## SET PROBLEM
All of the data below must be repeated exactly.

## DATA PROVIDED
===

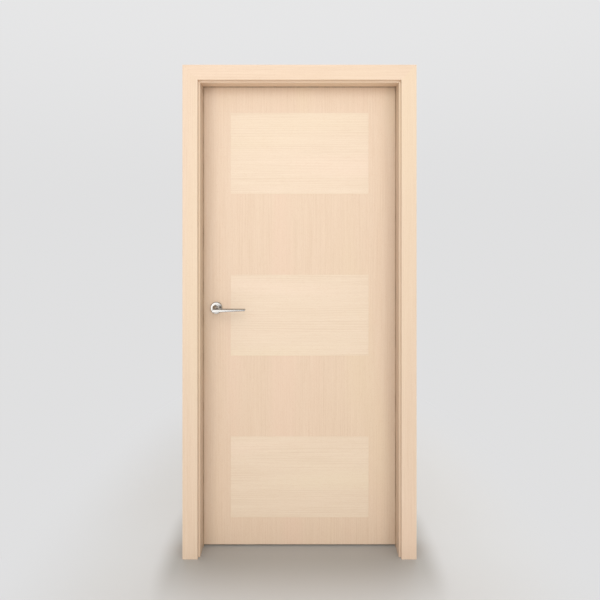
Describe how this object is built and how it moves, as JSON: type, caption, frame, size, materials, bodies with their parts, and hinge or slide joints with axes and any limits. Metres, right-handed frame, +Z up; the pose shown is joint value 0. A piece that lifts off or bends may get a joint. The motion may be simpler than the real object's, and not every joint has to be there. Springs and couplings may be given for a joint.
{
  "type": "interior door",
  "caption": "Hinged flush wooden door leaf with inlaid horizontal panels and lever handles, hung in a rebated wooden frame with flat mitred casings.",
  "frame": {"origin": "at floor level on the wall face of the hinge-side jamb, half way through its depth", "axes": "+X from the doorway out through the hinge-side jamb, +Y through the wall in the direction in which the leaf opens, +Z up"},
  "size_m": [1.017, 0.172, 2.115],
  "materials": {
    "pale_wood_upright": "matt lacquered bleached oak veneer, grain upright",
    "pale_wood_level": "matt lacquered bleached oak veneer, grain level",
    "core_board": "raw particle board, hidden",
    "seal_rubber": "matt soft rubber",
    "satin_nickel": "satin nickel plate",
    "brushed_steel": "brushed",
    "plain_steel": "bright zinc plate, hidden"
  },
  "bodies": {
    "frame": {"jamb_lock_side": "pale_wood_upright", "jamb_hinge_side": "pale_wood_upright", "jamb_head": "pale_wood_level", "stop_lock_side": "pale_wood_upright", "stop_hinge_side": "pale_wood_upright", "stop_head": "pale_wood_level", "casing_front_lock_side": "pale_wood_upright", "casing_front_hinge_side": "pale_wood_upright", "casing_front_head": "pale_wood_level", "casing_back_lock_side": "pale_wood_upright", "casing_back_hinge_side": "pale_wood_upright", "casing_back_head": "pale_wood_level", "seal": "seal_rubber", "strike_plate": "brushed_steel", "hinge_bottom_jamb_half": "brushed_steel", "hinge_bottom_pin": "brushed_steel", "hinge_middle_jamb_half": "brushed_steel", "hinge_middle_pin": "brushed_steel", "hinge_top_jamb_half": "brushed_steel", "hinge_top_pin": "brushed_steel"},
    "leaf": {"leaf_core": "core_board", "lipping_lock_edge": "pale_wood_upright", "lipping_hinge_edge": "pale_wood_upright", "lipping_bottom_edge": "pale_wood_level", "lipping_top_edge": "pale_wood_level", "face_front": "pale_wood_upright", "face_back": "pale_wood_upright", "panel_front_bottom": "pale_wood_level", "panel_front_middle": "pale_wood_level", "panel_front_top": "pale_wood_level", "panel_back_bottom": "pale_wood_level", "panel_back_middle": "pale_wood_level", "panel_back_top": "pale_wood_level", "latch_case": "plain_steel", "latch_faceplate": "brushed_steel", "latch_bolt": "brushed_steel", "rose_front": "satin_nickel", "rose_back": "satin_nickel", "hinge_bottom_leaf_half": "brushed_steel", "hinge_middle_leaf_half": "brushed_steel", "hinge_top_leaf_half": "brushed_steel"},
    "lever": {"lever_front": "satin_nickel", "lever_back": "satin_nickel", "spindle": "plain_steel", "follower": "plain_steel"}
  },
  "joints": [
    {"name": "leaf_swing", "type": "hinge", "parent": "frame", "child": "leaf", "pos_m": [-0.0245, 0.058, 1], "axis": [0, 0, -1], "range_deg": [0, 170]},
    {"name": "lever_turn", "type": "hinge", "parent": "leaf", "child": "lever", "pos_m": [-0.825, 0.0325, 1.055], "axis": [0, 1, 0], "range_deg": [0, 40], "stiffness_Nm_per_rad": 1, "springref_deg": -28.65}
  ]
}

===

## SOLUTION
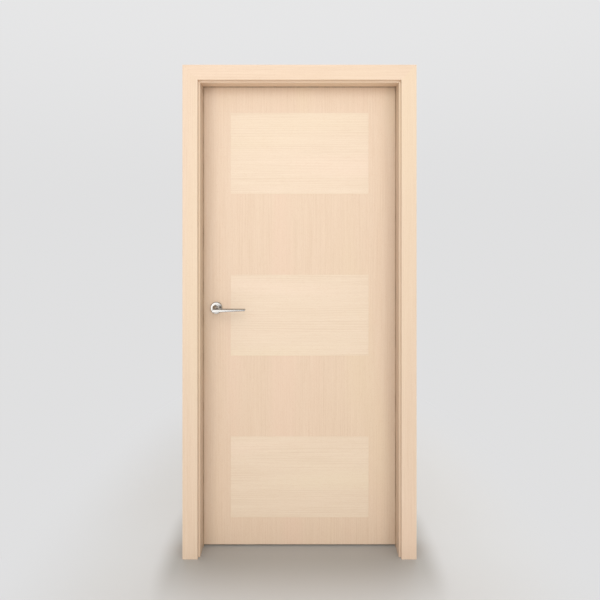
Describe how this object is built and how it moves, as JSON: type, caption, frame, size, materials, bodies with their parts, and hinge or slide joints with axes and any limits. Metres, right-handed frame, +Z up; the pose shown is joint value 0. A piece that lifts off or bends may get a joint. The motion may be simpler than the real object's, and not every joint has to be there. Springs and couplings may be given for a joint.
{
  "type": "interior door",
  "caption": "Hinged flush wooden door leaf with inlaid horizontal panels and lever handles, hung in a rebated wooden frame with flat mitred casings.",
  "frame": {"origin": "at floor level on the wall face of the hinge-side jamb, half way through its depth", "axes": "+X from the doorway out through the hinge-side jamb, +Y through the wall in the direction in which the leaf opens, +Z up"},
  "size_m": [1.017, 0.172, 2.115],
  "materials": {
    "pale_wood_upright": "matt lacquered bleached oak veneer, grain upright",
    "pale_wood_level": "matt lacquered bleached oak veneer, grain level",
    "core_board": "raw particle board, hidden",
    "seal_rubber": "matt soft rubber",
    "satin_nickel": "satin nickel plate",
    "brushed_steel": "brushed",
    "plain_steel": "bright zinc plate, hidden"
  },
  "bodies": {
    "frame": {"jamb_lock_side": "pale_wood_upright", "jamb_hinge_side": "pale_wood_upright", "jamb_head": "pale_wood_level", "stop_lock_side": "pale_wood_upright", "stop_hinge_side": "pale_wood_upright", "stop_head": "pale_wood_level", "casing_front_lock_side": "pale_wood_upright", "casing_front_hinge_side": "pale_wood_upright", "casing_front_head": "pale_wood_level", "casing_back_lock_side": "pale_wood_upright", "casing_back_hinge_side": "pale_wood_upright", "casing_back_head": "pale_wood_level", "seal": "seal_rubber", "strike_plate": "brushed_steel", "hinge_bottom_jamb_half": "brushed_steel", "hinge_bottom_pin": "brushed_steel", "hinge_middle_jamb_half": "brushed_steel", "hinge_middle_pin": "brushed_steel", "hinge_top_jamb_half": "brushed_steel", "hinge_top_pin": "brushed_steel"},
    "leaf": {"leaf_core": "core_board", "lipping_lock_edge": "pale_wood_upright", "lipping_hinge_edge": "pale_wood_upright", "lipping_bottom_edge": "pale_wood_level", "lipping_top_edge": "pale_wood_level", "face_front": "pale_wood_upright", "face_back": "pale_wood_upright", "panel_front_bottom": "pale_wood_level", "panel_front_middle": "pale_wood_level", "panel_front_top": "pale_wood_level", "panel_back_bottom": "pale_wood_level", "panel_back_middle": "pale_wood_level", "panel_back_top": "pale_wood_level", "latch_case": "plain_steel", "latch_faceplate": "brushed_steel", "latch_bolt": "brushed_steel", "rose_front": "satin_nickel", "rose_back": "satin_nickel", "hinge_bottom_leaf_half": "brushed_steel", "hinge_middle_leaf_half": "brushed_steel", "hinge_top_leaf_half": "brushed_steel"},
    "lever": {"lever_front": "satin_nickel", "lever_back": "satin_nickel", "spindle": "plain_steel", "follower": "plain_steel"}
  },
  "joints": [
    {"name": "leaf_swing", "type": "hinge", "parent": "frame", "child": "leaf", "pos_m": [-0.0245, 0.058, 1], "axis": [0, 0, -1], "range_deg": [0, 170]},
    {"name": "lever_turn", "type": "hinge", "parent": "leaf", "child": "lever", "pos_m": [-0.825, 0.0325, 1.055], "axis": [0, 1, 0], "range_deg": [0, 40], "stiffness_Nm_per_rad": 1, "springref_deg": -28.65}
  ]
}